Task instructions:
Make an exact copy of all the data.

Data excerpt:
........

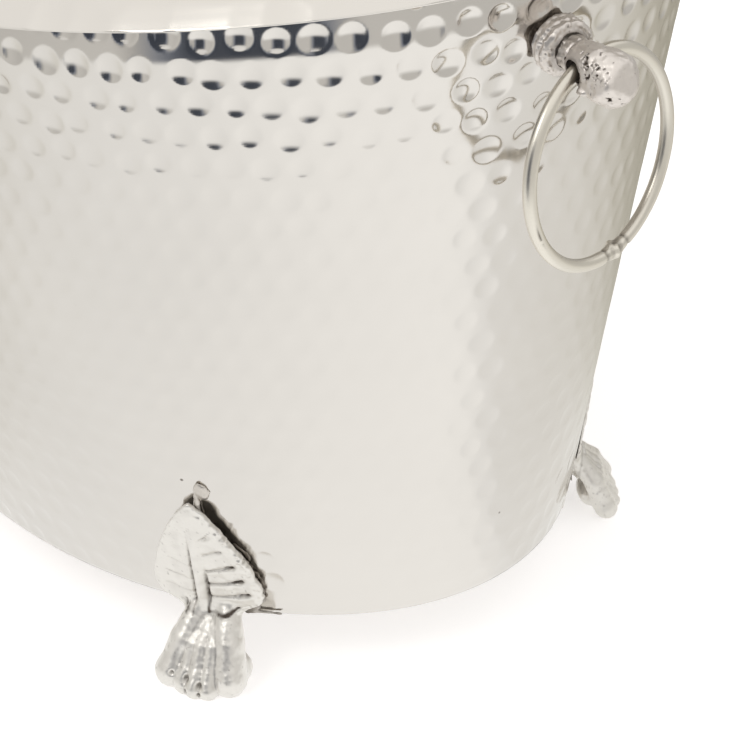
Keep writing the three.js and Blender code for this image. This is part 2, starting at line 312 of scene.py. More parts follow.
def hammered_depth(t, h):
    """How far the hammer has pressed the wall in, on a grid of angles and heights."""
    depth = np.zeros(h.shape)
    rng = np.random.default_rng(21)
    rows = int((RIM_H + RIM_RISE) / MARK_ROW) + 1
    for k in range(rows):
        h0 = 5 + MARK_ROW * k
        _, length, angle_at = even_angles(8, h0)
        count = int(round(length / MARK_PITCH))
        for m in range(count):
            s = (m + 0.5 * (k % 2) + rng.uniform(-0.11, 0.11)) / count * length
            t0 = float(angle_at(s))
            below = rim_height(t0) - h0
            fade = math.exp(-(max(below - MARK_DEEP_TO, 0) / MARK_FADE) ** 1.3)
            deep = MARK_SHALLOW + (MARK_DEEP - MARK_SHALLOW) * fade
            deep *= rng.uniform(0.82, 1.15)
            shift, radius, stretch = rng.uniform(-1.1, 1.1), MARK_R * rng.uniform(0.9, 1.08), rng.uniform(0.93, 1.07)
            stamp(depth, t, h, t0, h0 + shift, radius, deep, stretch)
    return depth


def wall_offset(t, h):
    """The neck under the rim: the wall draws in smoothly over its last stretch."""
    below = rim_height(t) - h
    x = np.clip((NECK_H + 3 - below) / NECK_H, 0, None)
    return -NECK_IN * np.where(x < 0.35, x * x / 0.7, x - 0.175)


def build_wall(material):
    """The hammered sheet: its outer face, its inner face at half the detail, and the lip turned in at its foot."""
    columns, outer = ((1560, 330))
    t, _, _ = even_angles(columns, RIM_H / 2)
    top = rim_height(t) + WALL_TUCK
    v = np.linspace(0, 1, outer)[None, :]
    h = WALL_START + (top[:, None] - WALL_START) * v
    tt = np.broadcast_to(t[:, None], h.shape)
    depth = hammered_depth(t, h)
    plain_face = on_oval(tt, h, 0)
    wave = noise(plain_face, 55.0) * 0.35 + noise(plain_face + 300, 23.0) * 0.07
    off = wall_offset(tt, h) + wave - depth
    face = on_oval(tt, h, off)
    inner_rows = np.arange(outer - 1, -1, -2)
    inside = on_oval(tt[:, inner_rows], h[:, inner_rows], off[:, inner_rows] - WALL_T)
    lip = [(-1.9, 1.8), (-2.8, 1.4), (-8, 1.4), (-8.3, 0.7), (-8, 0), (-2.6, 0), (-1.2, 0.25), (-0.35, 0.95)]
    foot = np.stack([on_oval(t, np.full(columns, hh), o + 0.3) for o, hh in lip], 1)
    points = np.concatenate([face, inside, foot], 1)
    return make_mesh("hammered_wall", points.reshape(-1, 3), loop_grid(columns, points.shape[1]), material)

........

Finished task:
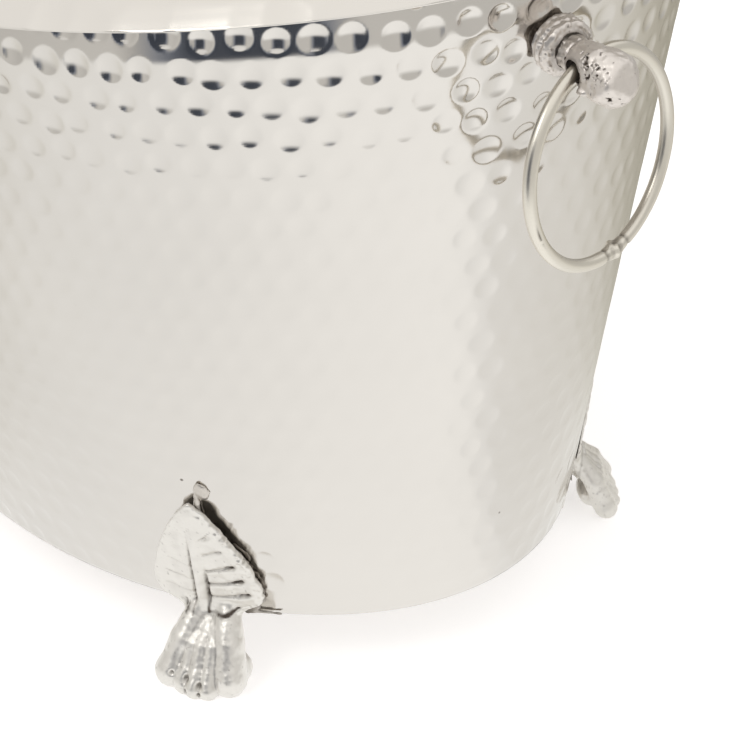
Keep writing the three.js and Blender code for this image. This is part 2, starting at line 312 of scene.py. More parts follow.
def hammered_depth(t, h):
    """How far the hammer has pressed the wall in, on a grid of angles and heights."""
    depth = np.zeros(h.shape)
    rng = np.random.default_rng(21)
    rows = int((RIM_H + RIM_RISE) / MARK_ROW) + 1
    for k in range(rows):
        h0 = 5 + MARK_ROW * k
        _, length, angle_at = even_angles(8, h0)
        count = int(round(length / MARK_PITCH))
        for m in range(count):
            s = (m + 0.5 * (k % 2) + rng.uniform(-0.11, 0.11)) / count * length
            t0 = float(angle_at(s))
            below = rim_height(t0) - h0
            fade = math.exp(-(max(below - MARK_DEEP_TO, 0) / MARK_FADE) ** 1.3)
            deep = MARK_SHALLOW + (MARK_DEEP - MARK_SHALLOW) * fade
            deep *= rng.uniform(0.82, 1.15)
            shift, radius, stretch = rng.uniform(-1.1, 1.1), MARK_R * rng.uniform(0.9, 1.08), rng.uniform(0.93, 1.07)
            stamp(depth, t, h, t0, h0 + shift, radius, deep, stretch)
    return depth


def wall_offset(t, h):
    """The neck under the rim: the wall draws in smoothly over its last stretch."""
    below = rim_height(t) - h
    x = np.clip((NECK_H + 3 - below) / NECK_H, 0, None)
    return -NECK_IN * np.where(x < 0.35, x * x / 0.7, x - 0.175)


def build_wall(material):
    """The hammered sheet: its outer face, its inner face at half the detail, and the lip turned in at its foot."""
    columns, outer = ((1560, 330))
    t, _, _ = even_angles(columns, RIM_H / 2)
    top = rim_height(t) + WALL_TUCK
    v = np.linspace(0, 1, outer)[None, :]
    h = WALL_START + (top[:, None] - WALL_START) * v
    tt = np.broadcast_to(t[:, None], h.shape)
    depth = hammered_depth(t, h)
    plain_face = on_oval(tt, h, 0)
    wave = noise(plain_face, 55.0) * 0.35 + noise(plain_face + 300, 23.0) * 0.07
    off = wall_offset(tt, h) + wave - depth
    face = on_oval(tt, h, off)
    inner_rows = np.arange(outer - 1, -1, -2)
    inside = on_oval(tt[:, inner_rows], h[:, inner_rows], off[:, inner_rows] - WALL_T)
    lip = [(-1.9, 1.8), (-2.8, 1.4), (-8, 1.4), (-8.3, 0.7), (-8, 0), (-2.6, 0), (-1.2, 0.25), (-0.35, 0.95)]
    foot = np.stack([on_oval(t, np.full(columns, hh), o + 0.3) for o, hh in lip], 1)
    points = np.concatenate([face, inside, foot], 1)
    return make_mesh("hammered_wall", points.reshape(-1, 3), loop_grid(columns, points.shape[1]), material)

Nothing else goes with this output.